The use of compassion to cajole someone into changing is especially tragic in abusive relationships, when abused partners are desperate to bring about change. Their desperation is misconstrued by abusers as pure manipulation, to which they respond angrily and often abusively. Compassion is a healing emotion for the person who behaves compassionately because it engages Adult brain power to access our deepest humane values. But it’s helpful to recipients only when they are in the Adult brain. The Toddler brain does not receive compassion positively. If you’re in an abusive relationship, you must understand that your compassion will change you by putting you more in touch with your humanity, but it will not change your partner. Only your partner’s compassion for you will change him or her.

Steven Stosny, PhD, Soar Above, p. 52

Self-Acceptance

Monday, September 5th, 2016

Self-acceptance is the first step to holiness. But for many the path to self-acceptance can be arduous. Men, women, and children in ethnic or social minorities, with physical disabilities, with dysfunctional family backgrounds, with addictions, or those who feel unattractive, uneducated or undesirable may struggle for many years before accepting themselves as beloved children of God.
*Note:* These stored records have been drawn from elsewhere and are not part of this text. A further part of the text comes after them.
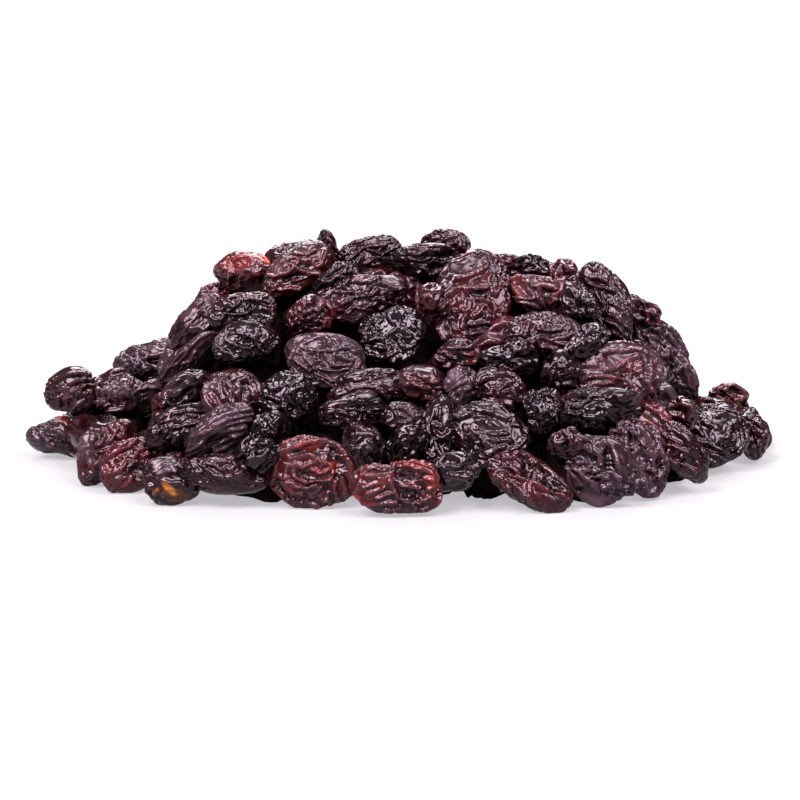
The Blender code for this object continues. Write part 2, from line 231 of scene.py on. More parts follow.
# How far the skin's patterns are drawn out along a raisin, as a share of its lengthwise measure.
LENGTHWISE_GRAIN = 0.8
# The skin: its stiffness against bending, how strongly its length is kept, and how much more
# firmly the flesh holds it against going in than against coming out, and the number of steps, in
# the broad folds and in the fine ones.
BEND = 0.03
PULL = 0.9
BROAD_INWARD = 6.0
FINE_INWARD = 40.0
BROAD_STEPS = 120
FINE_STEPS = 150
# The skin has grown fully after this share of the steps.
RAMP = 0.7
# Points next to a point of the skin's net. Where there are only five, the first is listed again and
# weighs nothing.
NEIGHBOURS = 6
# Added to a length in mm, so that none is 0.
NO_LENGTH = 1e-9
# How the broad folds are rounded before the fine ones start: (times, share of the way).
GROUND_ROUNDING = (3, 0.5)
# How much the crests are sharpened at the end, against a skin that is rounded like this.
SHARPEN = 1.8
SHARPEN_ROUNDING = (2, 0.7)
# Unevenness that the folds start from: (height in mm, least and most waves over a radian), the
# number of waves, the turn that each starts within, and what a raisin's own seed counts from.
BROAD_SEED = (0.15, 5.0, 11.0)
FINE_SEED = (0.05, 9.0, 24.0)
SEED_WAVES = 36
WAVE_TURN = 6.28
SKIN_SEED = 1000

# Flat sides where a raisin was pressed against others as it dried: how many, how far out they lie
# as shares of its size, and how sharp their edges are.
FLAT_SIDES = 7
FLAT_REACH = (0.74, 0.95)
FLAT_SHARPNESS = 12.0
# The skin shrank unevenly: its wrinkles are this much weaker and stronger from place to place.
UNEVEN = 0.45
UNEVEN_COUNTS = (1.5, 4.5)
UNEVEN_LIMITS = (0.2, 1.6)

# Parts of an icosahedron's edge before the last halving, for each group of raisins, and the
# length that parts the large ones of the front from the small ones.
FREQUENCIES = {"front_large": 11, "front_small": 8, "strewn": 7, "inner": 4}
LARGE_LENGTH = 11.7

# Raisins deeper in the heap, which show in the gaps; they are painted near-black as shade.
INNER_SEED = 23
INNER_TRIES = 2600
INNER_DEPTH = 6.5
INNER_GAP_SHARE = 0.72
INNER_LOWEST = 3.5

# Kinds of skin that the strewn raisins are drawn from, with their shares.
STREWN_KINDS = (
    ("jet", 0.34), ("bloom", 0.16), ("plum", 0.26), ("brown", 0.10), ("wine", 0.07), ("red", 0.07),
)
STREWN_FOLDS = (("fine", 0.45), ("long", 0.25), ("broad", 0.30))
KIND_SEED = 5
# Step from one raisin's grain to the next one's, in m.
GRAIN_STEP = 0.037

# How far a spot of another colour reaches past its own edge, and how sharply it ends.
MARK_REACH = 1.3
MARK_SHARPNESS = 2.0
# Spots of another colour: (row of the raisin, across, up, half length, half width, lean in
# degrees, strength) as seen, in mm.
MARKS = (
    (3, -43.8, -5.9, 1.6, 0.55, -45, 1.0),
    (3, -46.4, -6.3, 0.8, 0.3, 35, 0.8),
    (3, -42.6, -7.2, 2.8, 1.5, -8, 0.12),
    (0, -63.9, 7.2, 1.2, 0.6, -20, 0.7),
    (55, -26.1, 38.5, 2.6, 0.9, -30, 0.9),
    (55, -28.6, 39.6, 1.5, 0.6, 20, 0.7),
    (55, -30.9, 37.2, 3.0, 1.5, 15, 0.22),
    (5, -17.4, 2.4, 2.4, 0.9, 4, 0.22),
    (5, -12.6, -1.6, 1.1, 0.9, 30, 0.25),
    (5, -15.6, -2.6, 2.2, 0.9, -10, 0.12),
    (6, 2.0, -1.0, 3.6, 0.9, -8, 0.14),
    (6, 6.0, -4.6, 1.7, 1.2, -60, 0.26),
    (6, -8.6, -8.0, 0.9, 0.9, 0, 0.60),
    (6, -3.0, -4.6, 2.2, 0.8, 35, 0.12),
    (43, 46.4, 19.4, 4.0, 2.2, -30, 0.10),
    (43, 43.4, 17.6, 1.6, 1.8, 0, 0.08),
    (66, 21.8, 32.6, 2.2, 2.4, 0, 0.12),
    (50, 13.6, 19.2, 0.9, 1.5, -20, 0.14),
)

# Colours of the waxy bloom, which also stands in for a painted sheen, and of the spots on the blackest
# raisins and on the others.
BLOOM_AND_SHEEN_COLOUR = (0.062, 0.034, 0.045)
AMBER = (0.30, 0.10, 0.015)
FLAME = (0.30, 0.018, 0.004)
# Kinds of skin: colours (painted shade deep in the folds, on most of it, on warmer patches, on crests
# and lines, partly the skin's own lighter colour and partly a painted highlight), then (roughness,
# share of waxy bloom, share of light that passes through, colour of a spot).
SKINS = {
    "pitch": (
        ((0.0004, 0.0001, 0.0001), (0.0012, 0.0003, 0.0005), (0.006, 0.0008, 0.0010), (0.010, 0.004, 0.005)),
        (0.17, 0.05, 0.0, AMBER),
    ),
    "jet": (
        ((0.0008, 0.0001, 0.0001), (0.0012, 0.0003, 0.0004), (0.014, 0.0014, 0.0020), (0.018, 0.006, 0.008)),
        (0.21, 0.35, 0.0, AMBER),
    ),
    "bloom": (
        ((0.0008, 0.0001, 0.0002), (0.019, 0.0092, 0.0132), (0.030, 0.0110, 0.0150), (0.045, 0.023, 0.030)),
        (0.29, 0.7, 0.0, FLAME),
    ),
    "plum": (
        ((0.0014, 0.0001, 0.0001), (0.0056, 0.0008, 0.0012), (0.034, 0.0030, 0.0040), (0.038, 0.010, 0.013)),
        (0.23, 0.5, 0.0, FLAME),
    ),
    "brown": (
        ((0.0014, 0.0001, 0.0001), (0.0080, 0.0010, 0.0012), (0.040, 0.0040, 0.0034), (0.044, 0.012, 0.012)),
        (0.24, 0.4, 0.0, FLAME),
    ),
    "wine": (
        ((0.0020, 0.0001, 0.0001), (0.0105, 0.0011, 0.0016), (0.050, 0.0034, 0.0040), (0.058, 0.014, 0.017)),
        (0.21, 0.35, 0.0, FLAME),
    ),
    "red": (
        ((0.003, 0.0001, 0.0001), (0.021, 0.0062, 0.0082), (0.046, 0.0052, 0.0056), (0.075, 0.023, 0.026)),
        (0.19, 0.45, 0.2, FLAME),
    ),
}

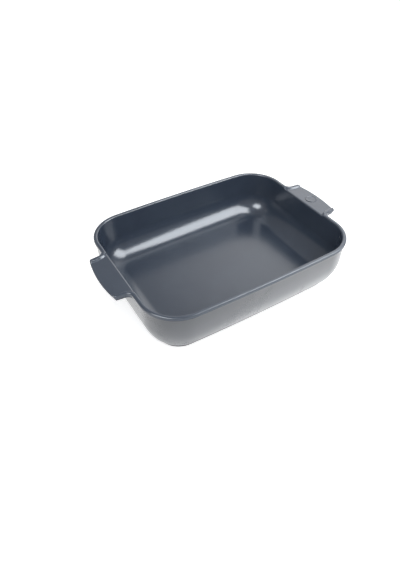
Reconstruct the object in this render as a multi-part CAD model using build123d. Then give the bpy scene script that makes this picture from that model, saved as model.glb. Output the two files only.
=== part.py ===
from build123d import *
import math
import os

os.makedirs("parts", exist_ok=True)

# A stoneware lasagna dish. X runs along its length, Y across it, Z up from the table.
# Lengths are in millimetres and angles in degrees.

# Size of the whole dish
overall_length = 400.1      # from handle tip to handle tip
overall_width = 266.7       # over the rim of the two long sides
overall_height = 82.6       # from the table to the crest of the rim
handle_reach = 26.75        # from the rim of a short side out to the handle's tip
corner_radius = 58.0        # outer edge of the rim, seen from above
side_bow = 1.8              # how far the long sides swell out at their middle
glaze_thickness = 0.4

# Rim, a flat bead with rounded edges that overhangs the wall as a lip
rim_width = 6.5
rim_height = 4.8
rim_edge_radius = 1.9
lip_overhang = 2.2

# Wall, nearly upright above and drawn in below to the foot
outer_draft_angle = 1.8
inner_draft_angle = 2.0
bend_height_share = 0.6     # where the outer wall starts to draw in, against the height
inside_cove_radius = 35.0
cove_limit_share = 0.85     # the most of the depth or the corner that the cove may take

# Floor and foot
floor_thickness = 6.5
foot_height = 4.0
foot_inset = 22.7           # from the rim's outer edge to the foot's
foot_width = 6.0
foot_step = 0.8             # the wall ends this far outside the foot
foot_edge_radius = 0.8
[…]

But the journey is essential. Many gay men and lesbians, for example, have told me that the real beginning of their spiritual path was accepting themselves as gay men and women — that is, the way that God made them. Coming to see themselves in this way, and, more important, allowing God to love them as they are, not as society might want them to be, or think they should be, is an important step in their relationship with God.

“For it was you who formed my inward parts; you knit me together in my mother’s womb,” says Psalm 139. “I praise you, for I am fearfully and wonderfully made.” God loves us as we are because that’s how God made us.

— James Martin, S. J., The Jesuit Guide to (Almost) Everything, p. 380-381.

Wouldn’t Trade It

Saturday, September 3rd, 2016

My dear readers — what do you do with the fact that hundreds of thousands of the dearest and most valiant saints would tell you that even though they have passed through terrible affliction, their most precious and fervent prayers unanswered, they would not trade it for anything in the world? They would not trade it because of what they have learned of God, learned of love, learned of hope.